The task:
Below is the data. Give it again, complete and exact.
+-------+
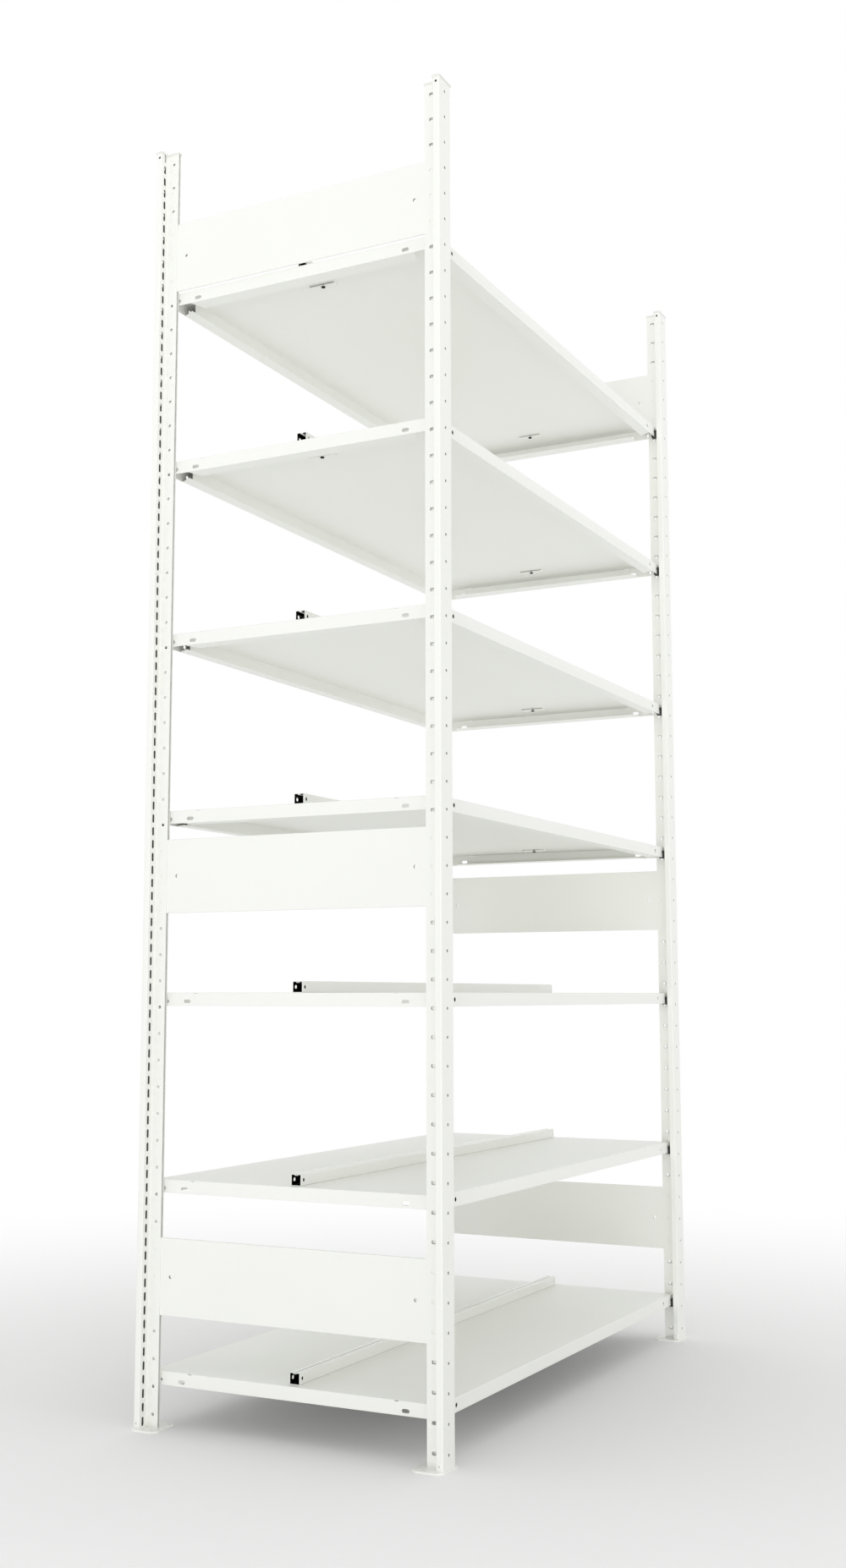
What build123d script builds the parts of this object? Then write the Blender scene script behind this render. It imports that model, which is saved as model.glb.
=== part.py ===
"""Office shelving unit: slotted posts, end panels and lift-off shelves.

Four posts of folded sheet stand on foot plates. End panels pushed into the slits of the
posts' stems join each front post to the rear one. Black clips hooked into the posts
carry the shelves, and a centre stop rail is screwed along the middle of each shelf.

Millimetres. X runs along the shelves, Y from the front to the rear and Z up. The origin
is on the floor, in the middle of the unit.
"""

import os

from build123d import *

os.makedirs("parts", exist_ok=True)

# Layout of the whole unit
post_spacing = 1237.5  # centre line to centre line, along X
frame_depth = 640.0  # over the outer faces of a front and a rear post
hole_pitch = 50.0
hole_count = 50
lowest_hole = 26.0  # above the floor
cut_overrun = 1.0  # how far a cut runs past the faces that it opens

# Posts: one sheet folded to a flat head with a double stem behind it
post_sheet = 1.5
post_bend = 1.25  # radius of the sheet's middle line
head_width = 47.5
head_depth = 13.5
stem_reach = 40.0  # from the outer face to the end of the stem
stem_slit = 5.0
post_above_hole = 20.5  # from the highest hole to the top of the post
face_hole = 5.75
stem_hole = 6.0
stem_hole_margin = 11.0  # from the end of the stem
stem_slot_length = 10.0
stem_slot_width = 6.5
stem_slot_corner = 2.0
stem_slot_margin = 14.5  # from the end of the stem
slot_length = 16.5
slot_width = 6.0
slot_offset = 13.9  # from the centre line
slots_per_hole = 2
top_hole = 5.0
top_hole_drop = 8.6

# Foot plates
foot_thickness = 3.0
foot_width = 72.0
foot_length = 60.0
foot_proud = 3.0  # outside the post's outer face
foot_corner = 10.0
anchor_hole = 9.0
anchor_offset = 27.0  # from the centre line
anchor_depth = 44.0  # from the post's outer face
lug_thickness = 3.0
lug_width = 9.0
lug_height = 15.0
lug_play = 0.1

# Rivets that hold the foot's lugs inside the post's head
rivet_rise = 8.7  # above the foot of the post
rivet_shank = 4.8
rivet_head = 9.0
rivet_head_height = 1.6
rivet_head_edge = 1.0
rivet_mandrel_hole = 3.0
rivet_mandrel_depth = 1.2
rivet_tail = 6.6
rivet_tail_height = 1.5
rivet_play = 0.1

# Top caps
cap_thickness = 3.5
cap_overhang = 1.5
cap_corner = 1.5
cap_edge = 0.8
cap_leg_width = 9.0
cap_leg_thickness = 1.5
cap_leg_length = 18.0
cap_leg_play = 0.1

# End panels: flat tubes of thin sheet
panel_height = 142.0
panel_sheet = 1.0
panel_bend = 1.6
panel_play = 0.1  # on either side, in the slit
panel_end_play = 1.5  # to the heads of the posts
panel_hole = 6.5
panel_hole_inset = 62.5  # from the outer face of the post
panel_pitches = {"low": 5, "mid": 20, "high": 45}  # centre above the lowest hole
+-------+
Output:
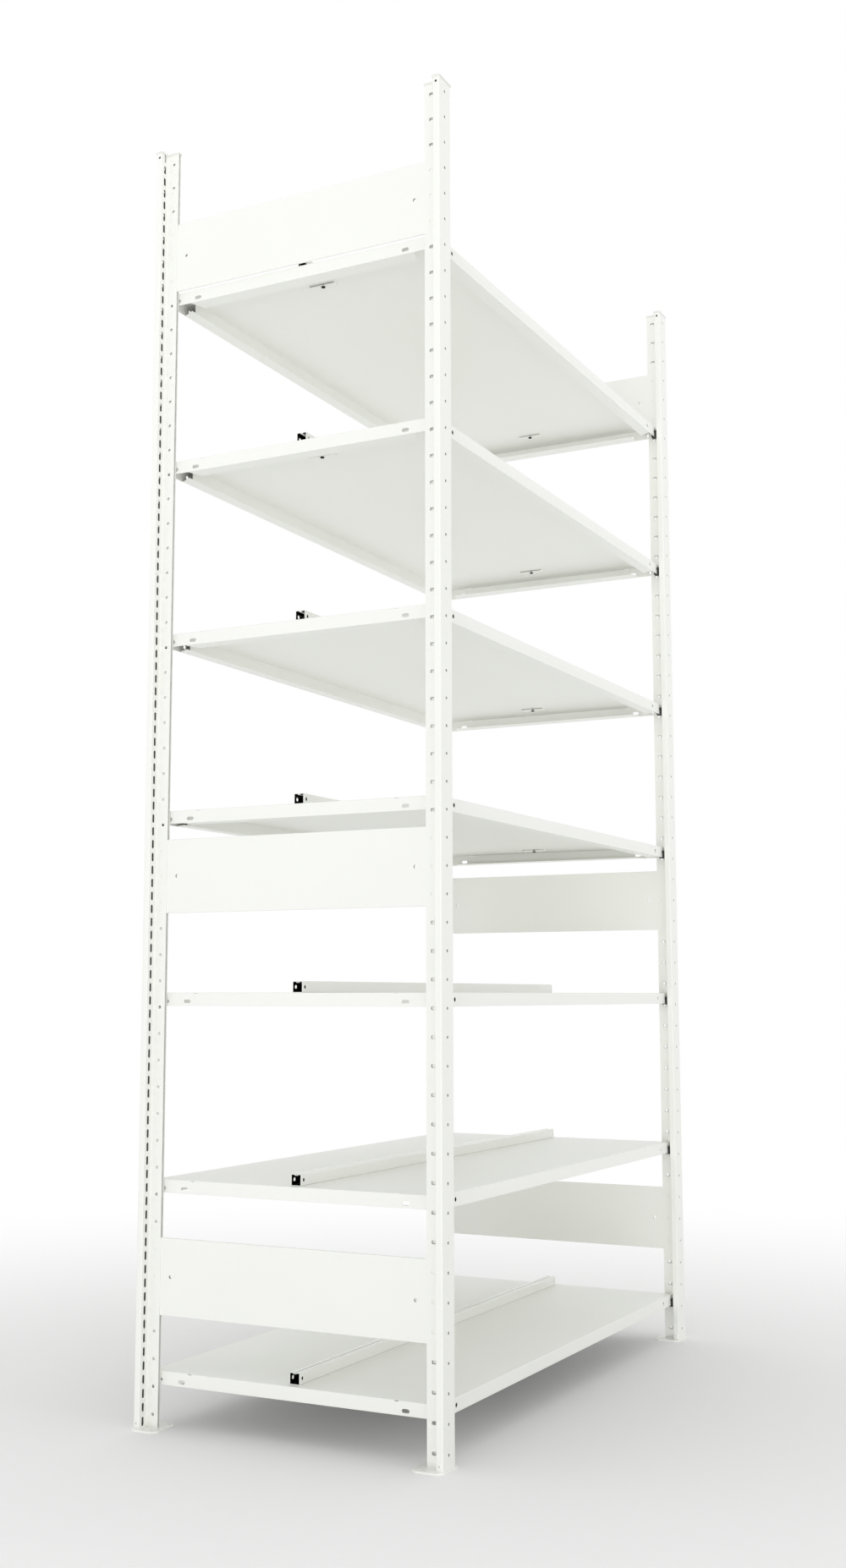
What build123d script builds the parts of this object? Then write the Blender scene script behind this render. It imports that model, which is saved as model.glb.
=== part.py ===
"""Office shelving unit: slotted posts, end panels and lift-off shelves.

Four posts of folded sheet stand on foot plates. End panels pushed into the slits of the
posts' stems join each front post to the rear one. Black clips hooked into the posts
carry the shelves, and a centre stop rail is screwed along the middle of each shelf.

Millimetres. X runs along the shelves, Y from the front to the rear and Z up. The origin
is on the floor, in the middle of the unit.
"""

import os

from build123d import *

os.makedirs("parts", exist_ok=True)

# Layout of the whole unit
post_spacing = 1237.5  # centre line to centre line, along X
frame_depth = 640.0  # over the outer faces of a front and a rear post
hole_pitch = 50.0
hole_count = 50
lowest_hole = 26.0  # above the floor
cut_overrun = 1.0  # how far a cut runs past the faces that it opens

# Posts: one sheet folded to a flat head with a double stem behind it
post_sheet = 1.5
post_bend = 1.25  # radius of the sheet's middle line
head_width = 47.5
head_depth = 13.5
stem_reach = 40.0  # from the outer face to the end of the stem
stem_slit = 5.0
post_above_hole = 20.5  # from the highest hole to the top of the post
face_hole = 5.75
stem_hole = 6.0
stem_hole_margin = 11.0  # from the end of the stem
stem_slot_length = 10.0
stem_slot_width = 6.5
stem_slot_corner = 2.0
stem_slot_margin = 14.5  # from the end of the stem
slot_length = 16.5
slot_width = 6.0
slot_offset = 13.9  # from the centre line
slots_per_hole = 2
top_hole = 5.0
top_hole_drop = 8.6

# Foot plates
foot_thickness = 3.0
foot_width = 72.0
foot_length = 60.0
foot_proud = 3.0  # outside the post's outer face
foot_corner = 10.0
anchor_hole = 9.0
anchor_offset = 27.0  # from the centre line
anchor_depth = 44.0  # from the post's outer face
lug_thickness = 3.0
lug_width = 9.0
lug_height = 15.0
lug_play = 0.1

# Rivets that hold the foot's lugs inside the post's head
rivet_rise = 8.7  # above the foot of the post
rivet_shank = 4.8
rivet_head = 9.0
rivet_head_height = 1.6
rivet_head_edge = 1.0
rivet_mandrel_hole = 3.0
rivet_mandrel_depth = 1.2
rivet_tail = 6.6
rivet_tail_height = 1.5
rivet_play = 0.1

# Top caps
cap_thickness = 3.5
cap_overhang = 1.5
cap_corner = 1.5
cap_edge = 0.8
cap_leg_width = 9.0
cap_leg_thickness = 1.5
cap_leg_length = 18.0
cap_leg_play = 0.1

# End panels: flat tubes of thin sheet
panel_height = 142.0
panel_sheet = 1.0
panel_bend = 1.6
panel_play = 0.1  # on either side, in the slit
panel_end_play = 1.5  # to the heads of the posts
panel_hole = 6.5
panel_hole_inset = 62.5  # from the outer face of the post
panel_pitches = {"low": 5, "mid": 20, "high": 45}  # centre above the lowest hole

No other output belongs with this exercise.